* GOAL OF THE EXERCISE *
Determine how many lines in the data below contain "from" and write only that number.

* RECORD LIST *

* * *

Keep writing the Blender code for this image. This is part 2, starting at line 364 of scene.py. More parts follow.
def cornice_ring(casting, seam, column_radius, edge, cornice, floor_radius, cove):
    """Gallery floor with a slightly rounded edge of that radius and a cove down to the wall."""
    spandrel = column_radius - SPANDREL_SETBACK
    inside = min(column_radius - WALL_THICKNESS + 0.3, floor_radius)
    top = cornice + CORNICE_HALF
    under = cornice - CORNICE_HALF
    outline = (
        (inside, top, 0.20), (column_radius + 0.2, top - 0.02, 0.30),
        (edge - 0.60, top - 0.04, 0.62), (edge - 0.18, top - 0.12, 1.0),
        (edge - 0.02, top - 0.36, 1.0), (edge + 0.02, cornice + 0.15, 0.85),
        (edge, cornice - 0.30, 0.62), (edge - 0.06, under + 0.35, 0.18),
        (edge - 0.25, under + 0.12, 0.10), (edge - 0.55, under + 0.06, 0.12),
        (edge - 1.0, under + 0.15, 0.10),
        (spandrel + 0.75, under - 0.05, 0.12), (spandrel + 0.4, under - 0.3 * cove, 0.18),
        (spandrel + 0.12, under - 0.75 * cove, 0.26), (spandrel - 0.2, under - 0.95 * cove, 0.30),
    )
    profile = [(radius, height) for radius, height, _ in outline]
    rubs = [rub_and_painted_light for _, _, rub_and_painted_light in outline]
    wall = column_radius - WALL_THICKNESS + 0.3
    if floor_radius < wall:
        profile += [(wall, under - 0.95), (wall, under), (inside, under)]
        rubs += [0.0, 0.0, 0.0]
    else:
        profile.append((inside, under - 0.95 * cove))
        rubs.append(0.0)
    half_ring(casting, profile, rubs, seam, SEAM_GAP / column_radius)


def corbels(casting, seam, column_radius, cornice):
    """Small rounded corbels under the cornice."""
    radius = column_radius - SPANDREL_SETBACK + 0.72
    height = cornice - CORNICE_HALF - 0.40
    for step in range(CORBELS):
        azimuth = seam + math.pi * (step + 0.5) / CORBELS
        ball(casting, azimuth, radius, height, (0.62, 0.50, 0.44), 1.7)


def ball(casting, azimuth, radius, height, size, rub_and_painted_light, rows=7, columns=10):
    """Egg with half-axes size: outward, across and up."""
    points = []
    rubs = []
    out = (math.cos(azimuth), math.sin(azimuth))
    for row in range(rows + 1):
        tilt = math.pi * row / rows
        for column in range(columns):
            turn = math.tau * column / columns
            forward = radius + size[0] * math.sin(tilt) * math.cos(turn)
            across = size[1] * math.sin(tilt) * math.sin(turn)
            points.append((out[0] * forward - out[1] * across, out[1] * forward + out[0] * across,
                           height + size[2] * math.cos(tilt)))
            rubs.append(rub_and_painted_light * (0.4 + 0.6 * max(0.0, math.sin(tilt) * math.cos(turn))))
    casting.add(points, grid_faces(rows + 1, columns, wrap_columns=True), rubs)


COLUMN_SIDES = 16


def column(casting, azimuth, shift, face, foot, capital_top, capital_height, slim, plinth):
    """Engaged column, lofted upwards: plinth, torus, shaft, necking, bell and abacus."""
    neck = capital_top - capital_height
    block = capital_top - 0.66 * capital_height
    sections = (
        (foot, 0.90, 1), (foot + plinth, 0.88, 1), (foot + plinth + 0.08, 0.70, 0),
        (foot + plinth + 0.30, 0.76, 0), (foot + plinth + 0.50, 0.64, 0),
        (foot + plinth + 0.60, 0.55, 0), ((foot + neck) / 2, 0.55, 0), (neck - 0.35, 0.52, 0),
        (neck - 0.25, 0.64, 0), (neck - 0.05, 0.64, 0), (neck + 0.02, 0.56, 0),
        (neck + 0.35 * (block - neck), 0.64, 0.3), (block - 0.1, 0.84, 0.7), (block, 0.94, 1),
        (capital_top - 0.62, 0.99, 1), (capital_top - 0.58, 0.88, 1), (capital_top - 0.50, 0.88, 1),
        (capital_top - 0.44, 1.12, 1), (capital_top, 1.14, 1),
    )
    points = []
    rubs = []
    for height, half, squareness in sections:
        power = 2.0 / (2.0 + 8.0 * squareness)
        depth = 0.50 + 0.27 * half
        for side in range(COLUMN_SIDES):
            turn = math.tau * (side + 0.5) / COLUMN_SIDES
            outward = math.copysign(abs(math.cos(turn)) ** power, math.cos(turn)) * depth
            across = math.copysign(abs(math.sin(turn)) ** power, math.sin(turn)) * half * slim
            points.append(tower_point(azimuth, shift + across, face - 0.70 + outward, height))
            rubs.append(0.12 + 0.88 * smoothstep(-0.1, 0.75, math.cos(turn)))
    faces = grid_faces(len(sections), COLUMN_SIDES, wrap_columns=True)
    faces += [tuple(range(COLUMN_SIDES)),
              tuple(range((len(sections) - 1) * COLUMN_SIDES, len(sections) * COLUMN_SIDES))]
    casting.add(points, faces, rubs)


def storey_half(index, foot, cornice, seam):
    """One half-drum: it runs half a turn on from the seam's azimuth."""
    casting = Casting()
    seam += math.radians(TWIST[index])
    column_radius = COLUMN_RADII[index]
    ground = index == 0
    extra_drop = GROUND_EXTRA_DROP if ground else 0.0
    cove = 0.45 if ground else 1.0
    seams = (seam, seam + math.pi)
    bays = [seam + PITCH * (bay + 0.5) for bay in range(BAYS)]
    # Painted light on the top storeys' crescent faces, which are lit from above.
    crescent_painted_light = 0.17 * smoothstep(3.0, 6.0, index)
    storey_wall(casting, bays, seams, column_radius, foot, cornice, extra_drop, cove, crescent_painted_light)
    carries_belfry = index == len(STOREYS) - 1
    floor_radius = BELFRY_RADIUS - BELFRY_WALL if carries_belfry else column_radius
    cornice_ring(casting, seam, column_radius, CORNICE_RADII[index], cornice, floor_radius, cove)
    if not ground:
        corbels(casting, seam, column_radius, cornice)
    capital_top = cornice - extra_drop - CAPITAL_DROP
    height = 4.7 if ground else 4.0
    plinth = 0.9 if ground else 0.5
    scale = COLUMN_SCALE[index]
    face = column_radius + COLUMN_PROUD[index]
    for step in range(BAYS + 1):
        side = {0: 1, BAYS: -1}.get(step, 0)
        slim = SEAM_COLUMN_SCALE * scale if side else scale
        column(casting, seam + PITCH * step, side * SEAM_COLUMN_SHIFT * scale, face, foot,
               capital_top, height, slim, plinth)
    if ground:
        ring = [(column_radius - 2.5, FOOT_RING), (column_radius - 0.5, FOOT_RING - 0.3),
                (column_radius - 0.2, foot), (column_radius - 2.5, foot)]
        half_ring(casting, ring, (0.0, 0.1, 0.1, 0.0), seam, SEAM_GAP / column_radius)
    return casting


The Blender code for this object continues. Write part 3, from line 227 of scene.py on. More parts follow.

* * *

* EXPECTED ANSWER *
3